[Records from a data source]
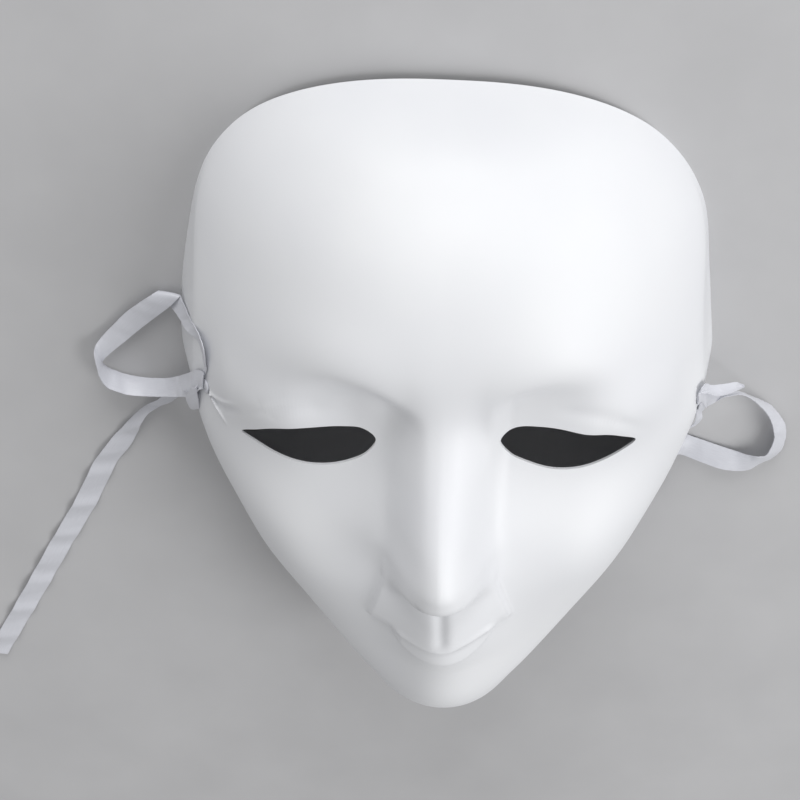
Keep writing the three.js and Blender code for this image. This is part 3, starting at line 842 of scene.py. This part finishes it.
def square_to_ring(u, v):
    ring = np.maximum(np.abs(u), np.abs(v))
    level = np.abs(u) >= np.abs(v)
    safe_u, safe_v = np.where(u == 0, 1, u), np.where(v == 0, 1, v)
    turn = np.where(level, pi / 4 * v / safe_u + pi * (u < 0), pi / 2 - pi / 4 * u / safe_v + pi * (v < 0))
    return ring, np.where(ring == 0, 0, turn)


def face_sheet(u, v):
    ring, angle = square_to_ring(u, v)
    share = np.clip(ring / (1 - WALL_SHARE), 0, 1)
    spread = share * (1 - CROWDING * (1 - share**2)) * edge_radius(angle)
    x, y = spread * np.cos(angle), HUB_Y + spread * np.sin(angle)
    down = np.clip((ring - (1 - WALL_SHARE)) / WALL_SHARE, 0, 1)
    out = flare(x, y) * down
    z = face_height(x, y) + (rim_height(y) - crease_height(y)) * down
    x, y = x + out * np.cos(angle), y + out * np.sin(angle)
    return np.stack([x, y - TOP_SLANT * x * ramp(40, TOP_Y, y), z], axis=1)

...

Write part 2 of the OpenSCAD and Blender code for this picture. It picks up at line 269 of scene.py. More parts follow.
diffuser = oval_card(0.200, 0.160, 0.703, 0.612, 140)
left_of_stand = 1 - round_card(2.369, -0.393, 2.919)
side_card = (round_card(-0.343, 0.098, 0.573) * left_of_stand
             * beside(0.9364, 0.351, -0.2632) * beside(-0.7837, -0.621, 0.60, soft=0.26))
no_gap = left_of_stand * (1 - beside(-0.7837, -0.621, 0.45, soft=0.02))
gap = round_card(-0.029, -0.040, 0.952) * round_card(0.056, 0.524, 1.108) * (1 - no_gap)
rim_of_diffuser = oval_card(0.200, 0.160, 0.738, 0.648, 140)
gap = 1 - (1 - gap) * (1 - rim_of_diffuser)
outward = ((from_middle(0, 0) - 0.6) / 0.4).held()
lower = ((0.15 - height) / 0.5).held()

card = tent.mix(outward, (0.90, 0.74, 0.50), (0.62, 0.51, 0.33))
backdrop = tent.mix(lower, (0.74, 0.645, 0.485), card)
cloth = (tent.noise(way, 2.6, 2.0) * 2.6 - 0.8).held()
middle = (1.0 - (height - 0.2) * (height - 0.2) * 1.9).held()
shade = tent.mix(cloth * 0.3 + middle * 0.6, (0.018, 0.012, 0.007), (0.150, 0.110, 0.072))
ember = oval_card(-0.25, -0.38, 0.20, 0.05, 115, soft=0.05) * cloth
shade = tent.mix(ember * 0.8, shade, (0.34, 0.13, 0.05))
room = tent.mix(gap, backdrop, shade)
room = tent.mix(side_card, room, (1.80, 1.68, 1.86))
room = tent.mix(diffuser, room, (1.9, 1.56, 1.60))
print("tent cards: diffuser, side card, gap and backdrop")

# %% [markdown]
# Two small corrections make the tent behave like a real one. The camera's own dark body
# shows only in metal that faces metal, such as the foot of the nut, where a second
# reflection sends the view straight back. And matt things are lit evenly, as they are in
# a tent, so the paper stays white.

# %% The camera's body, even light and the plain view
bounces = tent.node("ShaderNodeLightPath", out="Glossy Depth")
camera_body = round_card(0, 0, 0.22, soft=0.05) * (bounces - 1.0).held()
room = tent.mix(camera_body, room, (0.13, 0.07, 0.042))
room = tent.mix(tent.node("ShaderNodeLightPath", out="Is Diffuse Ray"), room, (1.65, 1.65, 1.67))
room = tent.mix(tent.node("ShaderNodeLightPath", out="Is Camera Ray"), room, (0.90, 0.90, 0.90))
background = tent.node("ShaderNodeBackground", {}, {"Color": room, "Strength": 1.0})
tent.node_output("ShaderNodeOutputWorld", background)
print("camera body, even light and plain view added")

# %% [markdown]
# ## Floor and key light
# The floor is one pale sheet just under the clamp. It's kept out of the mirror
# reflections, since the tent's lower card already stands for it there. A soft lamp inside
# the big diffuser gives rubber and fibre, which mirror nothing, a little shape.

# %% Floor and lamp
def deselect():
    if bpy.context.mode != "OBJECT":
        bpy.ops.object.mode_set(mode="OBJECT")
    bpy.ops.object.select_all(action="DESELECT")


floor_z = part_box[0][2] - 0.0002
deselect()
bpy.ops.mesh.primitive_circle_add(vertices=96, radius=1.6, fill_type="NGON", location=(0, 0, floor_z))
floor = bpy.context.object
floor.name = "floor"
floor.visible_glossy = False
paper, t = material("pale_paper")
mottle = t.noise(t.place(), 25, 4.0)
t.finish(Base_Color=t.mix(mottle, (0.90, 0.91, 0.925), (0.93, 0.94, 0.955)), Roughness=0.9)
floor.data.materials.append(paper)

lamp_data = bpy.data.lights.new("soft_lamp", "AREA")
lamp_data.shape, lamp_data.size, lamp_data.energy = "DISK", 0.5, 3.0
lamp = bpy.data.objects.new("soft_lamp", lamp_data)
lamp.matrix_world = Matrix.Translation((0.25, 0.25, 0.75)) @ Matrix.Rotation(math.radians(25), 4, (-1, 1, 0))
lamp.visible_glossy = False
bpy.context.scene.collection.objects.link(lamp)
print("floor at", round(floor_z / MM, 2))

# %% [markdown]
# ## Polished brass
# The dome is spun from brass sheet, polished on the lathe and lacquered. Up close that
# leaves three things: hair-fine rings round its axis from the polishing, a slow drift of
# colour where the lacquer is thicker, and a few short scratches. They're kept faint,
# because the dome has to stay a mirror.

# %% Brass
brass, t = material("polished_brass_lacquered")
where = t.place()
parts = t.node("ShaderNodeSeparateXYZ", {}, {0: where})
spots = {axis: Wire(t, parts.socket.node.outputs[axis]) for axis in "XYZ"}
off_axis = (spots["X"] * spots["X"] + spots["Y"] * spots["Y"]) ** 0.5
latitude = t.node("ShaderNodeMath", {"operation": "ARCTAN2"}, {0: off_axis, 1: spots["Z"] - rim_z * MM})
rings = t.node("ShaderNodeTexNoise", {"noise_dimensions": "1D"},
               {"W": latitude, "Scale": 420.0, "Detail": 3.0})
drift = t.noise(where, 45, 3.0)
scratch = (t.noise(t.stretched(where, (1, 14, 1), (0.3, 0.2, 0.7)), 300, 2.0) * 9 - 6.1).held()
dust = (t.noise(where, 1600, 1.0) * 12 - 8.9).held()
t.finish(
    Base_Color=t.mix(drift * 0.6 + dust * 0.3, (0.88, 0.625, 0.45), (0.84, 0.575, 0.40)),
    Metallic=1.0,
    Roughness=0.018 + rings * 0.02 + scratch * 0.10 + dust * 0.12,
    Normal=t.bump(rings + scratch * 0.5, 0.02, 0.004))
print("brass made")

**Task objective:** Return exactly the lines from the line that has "Keep writing the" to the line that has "return np.stack([x, y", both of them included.

**Solution to the exercise:**
Keep writing the three.js and Blender code for this image. This is part 3, starting at line 842 of scene.py. This part finishes it.
def square_to_ring(u, v):
    ring = np.maximum(np.abs(u), np.abs(v))
    level = np.abs(u) >= np.abs(v)
    safe_u, safe_v = np.where(u == 0, 1, u), np.where(v == 0, 1, v)
    turn = np.where(level, pi / 4 * v / safe_u + pi * (u < 0), pi / 2 - pi / 4 * u / safe_v + pi * (v < 0))
    return ring, np.where(ring == 0, 0, turn)


def face_sheet(u, v):
    ring, angle = square_to_ring(u, v)
    share = np.clip(ring / (1 - WALL_SHARE), 0, 1)
    spread = share * (1 - CROWDING * (1 - share**2)) * edge_radius(angle)
    x, y = spread * np.cos(angle), HUB_Y + spread * np.sin(angle)
    down = np.clip((ring - (1 - WALL_SHARE)) / WALL_SHARE, 0, 1)
    out = flare(x, y) * down
    z = face_height(x, y) + (rim_height(y) - crease_height(y)) * down
    x, y = x + out * np.cos(angle), y + out * np.sin(angle)
    return np.stack([x, y - TOP_SLANT * x * ramp(40, TOP_Y, y), z], axis=1)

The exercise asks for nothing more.